DATA IN THIS EXERCISE
=-=-=-=-=

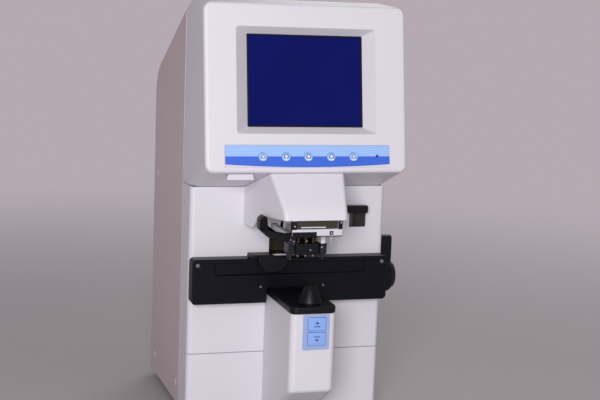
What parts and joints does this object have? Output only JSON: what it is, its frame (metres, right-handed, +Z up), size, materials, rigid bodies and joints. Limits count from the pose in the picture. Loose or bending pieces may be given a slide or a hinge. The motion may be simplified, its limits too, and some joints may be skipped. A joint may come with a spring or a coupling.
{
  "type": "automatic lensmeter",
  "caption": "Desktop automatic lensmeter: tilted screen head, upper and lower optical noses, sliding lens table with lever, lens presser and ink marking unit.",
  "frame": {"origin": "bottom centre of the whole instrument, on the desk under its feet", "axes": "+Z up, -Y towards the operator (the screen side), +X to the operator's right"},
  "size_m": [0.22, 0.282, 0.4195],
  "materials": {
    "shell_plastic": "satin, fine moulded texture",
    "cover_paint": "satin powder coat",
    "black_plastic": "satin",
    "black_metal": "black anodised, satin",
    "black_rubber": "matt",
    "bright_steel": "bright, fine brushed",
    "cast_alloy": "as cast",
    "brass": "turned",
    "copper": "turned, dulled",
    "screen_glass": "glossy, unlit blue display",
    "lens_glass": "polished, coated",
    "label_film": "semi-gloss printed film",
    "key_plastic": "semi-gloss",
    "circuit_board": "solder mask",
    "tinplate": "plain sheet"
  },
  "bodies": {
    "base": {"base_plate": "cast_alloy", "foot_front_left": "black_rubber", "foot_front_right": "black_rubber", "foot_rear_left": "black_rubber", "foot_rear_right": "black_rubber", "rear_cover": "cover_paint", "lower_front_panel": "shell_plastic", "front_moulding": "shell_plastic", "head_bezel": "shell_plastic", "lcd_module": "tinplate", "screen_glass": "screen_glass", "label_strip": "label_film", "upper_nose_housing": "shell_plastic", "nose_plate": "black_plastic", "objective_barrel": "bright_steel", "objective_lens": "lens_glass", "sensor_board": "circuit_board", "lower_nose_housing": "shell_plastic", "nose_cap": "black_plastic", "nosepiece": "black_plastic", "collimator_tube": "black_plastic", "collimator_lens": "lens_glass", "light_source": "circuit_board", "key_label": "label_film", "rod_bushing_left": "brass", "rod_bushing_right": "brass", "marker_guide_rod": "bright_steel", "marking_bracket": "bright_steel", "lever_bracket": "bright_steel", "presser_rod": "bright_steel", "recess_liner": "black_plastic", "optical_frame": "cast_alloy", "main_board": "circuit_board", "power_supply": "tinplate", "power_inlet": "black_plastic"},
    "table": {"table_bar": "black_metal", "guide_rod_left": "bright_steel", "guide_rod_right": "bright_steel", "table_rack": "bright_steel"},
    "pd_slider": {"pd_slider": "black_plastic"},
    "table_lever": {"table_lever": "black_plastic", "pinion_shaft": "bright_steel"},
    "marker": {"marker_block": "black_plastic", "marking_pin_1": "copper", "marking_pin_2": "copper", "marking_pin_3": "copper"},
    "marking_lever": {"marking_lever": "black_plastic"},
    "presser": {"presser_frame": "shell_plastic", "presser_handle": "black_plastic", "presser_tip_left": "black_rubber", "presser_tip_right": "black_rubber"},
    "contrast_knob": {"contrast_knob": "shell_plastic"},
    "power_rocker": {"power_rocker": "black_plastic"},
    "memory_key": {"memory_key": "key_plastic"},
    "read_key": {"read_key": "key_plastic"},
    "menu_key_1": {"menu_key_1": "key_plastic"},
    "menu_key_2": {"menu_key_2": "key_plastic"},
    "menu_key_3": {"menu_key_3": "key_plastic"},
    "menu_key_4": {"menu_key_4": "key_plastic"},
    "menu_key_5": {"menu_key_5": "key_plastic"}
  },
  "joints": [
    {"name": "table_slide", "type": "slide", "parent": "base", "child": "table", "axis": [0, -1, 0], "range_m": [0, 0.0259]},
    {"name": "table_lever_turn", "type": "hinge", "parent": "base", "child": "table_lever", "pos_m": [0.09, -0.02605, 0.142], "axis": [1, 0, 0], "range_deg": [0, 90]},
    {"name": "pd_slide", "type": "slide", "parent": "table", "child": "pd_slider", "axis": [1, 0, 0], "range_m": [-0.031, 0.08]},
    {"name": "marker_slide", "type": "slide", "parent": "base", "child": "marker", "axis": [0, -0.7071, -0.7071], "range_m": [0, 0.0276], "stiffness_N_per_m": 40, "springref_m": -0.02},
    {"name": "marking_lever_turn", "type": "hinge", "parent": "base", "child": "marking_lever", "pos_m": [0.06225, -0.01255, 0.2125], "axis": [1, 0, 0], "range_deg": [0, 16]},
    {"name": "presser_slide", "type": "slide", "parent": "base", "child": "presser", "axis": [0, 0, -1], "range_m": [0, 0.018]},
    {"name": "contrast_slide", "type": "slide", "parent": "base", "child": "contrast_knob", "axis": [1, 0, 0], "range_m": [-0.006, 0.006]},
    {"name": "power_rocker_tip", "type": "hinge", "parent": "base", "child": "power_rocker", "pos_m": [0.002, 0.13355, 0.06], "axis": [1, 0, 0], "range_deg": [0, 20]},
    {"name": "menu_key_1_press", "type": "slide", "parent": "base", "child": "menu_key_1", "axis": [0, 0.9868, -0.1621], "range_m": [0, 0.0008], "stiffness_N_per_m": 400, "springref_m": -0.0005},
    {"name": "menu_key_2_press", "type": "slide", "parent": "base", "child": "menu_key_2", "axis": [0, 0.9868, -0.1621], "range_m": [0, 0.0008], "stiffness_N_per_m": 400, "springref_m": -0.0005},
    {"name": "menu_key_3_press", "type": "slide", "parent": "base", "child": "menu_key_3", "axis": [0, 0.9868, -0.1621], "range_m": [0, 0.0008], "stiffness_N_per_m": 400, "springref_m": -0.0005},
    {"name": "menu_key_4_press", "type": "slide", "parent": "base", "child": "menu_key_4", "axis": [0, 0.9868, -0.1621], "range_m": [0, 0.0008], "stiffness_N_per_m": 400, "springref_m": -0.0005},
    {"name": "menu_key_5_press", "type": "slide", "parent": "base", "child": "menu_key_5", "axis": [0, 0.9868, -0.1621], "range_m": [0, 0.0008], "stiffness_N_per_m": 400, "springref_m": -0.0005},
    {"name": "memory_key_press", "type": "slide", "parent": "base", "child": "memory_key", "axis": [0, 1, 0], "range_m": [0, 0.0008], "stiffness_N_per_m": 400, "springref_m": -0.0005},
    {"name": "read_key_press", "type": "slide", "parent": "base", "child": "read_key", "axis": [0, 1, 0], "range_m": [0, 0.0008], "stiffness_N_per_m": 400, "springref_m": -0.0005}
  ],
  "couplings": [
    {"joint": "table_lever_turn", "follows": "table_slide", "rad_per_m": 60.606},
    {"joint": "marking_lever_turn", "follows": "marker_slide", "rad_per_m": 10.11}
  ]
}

=-=-=-=-=

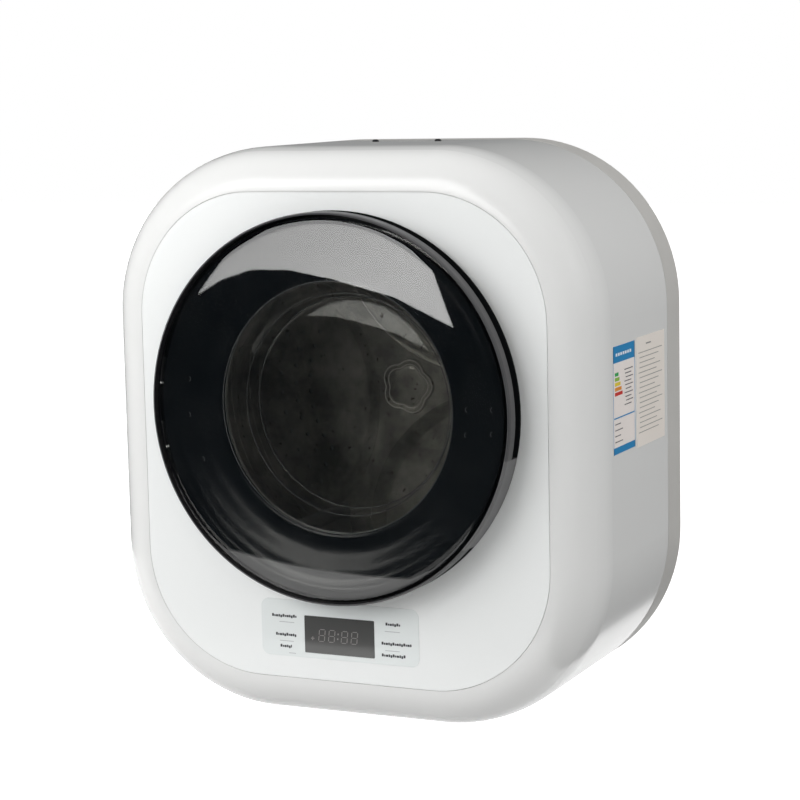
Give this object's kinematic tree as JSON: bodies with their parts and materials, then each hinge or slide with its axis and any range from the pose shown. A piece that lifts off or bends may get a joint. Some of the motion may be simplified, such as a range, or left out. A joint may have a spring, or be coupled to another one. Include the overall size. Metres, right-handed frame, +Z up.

=-=-=-=-=

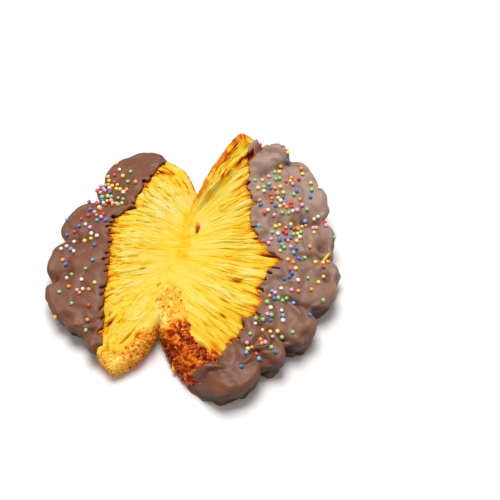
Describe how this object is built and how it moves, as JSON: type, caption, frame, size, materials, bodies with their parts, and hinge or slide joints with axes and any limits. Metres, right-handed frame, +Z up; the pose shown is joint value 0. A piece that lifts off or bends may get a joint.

=-=-=-=-=

Pick out every line above that holds the word "parts" and copy it.

REPLY TO THE TASK
What parts and joints does this object have? Output only JSON: what it is, its frame (metres, right-handed, +Z up), size, materials, rigid bodies and joints. Limits count from the pose in the picture. Loose or bending pieces may be given a slide or a hinge. The motion may be simplified, its limits too, and some joints may be skipped. A joint may come with a spring or a coupling.
Give this object's kinematic tree as JSON: bodies with their parts and materials, then each hinge or slide with its axis and any range from the pose shown. A piece that lifts off or bends may get a joint. Some of the motion may be simplified, such as a range, or left out. A joint may have a spring, or be coupled to another one. Include the overall size. Metres, right-handed frame, +Z up.
Describe how this object is built and how it moves, as JSON: type, caption, frame, size, materials, bodies with their parts, and hinge or slide joints with axes and any limits. Metres, right-handed frame, +Z up; the pose shown is joint value 0. A piece that lifts off or bends may get a joint.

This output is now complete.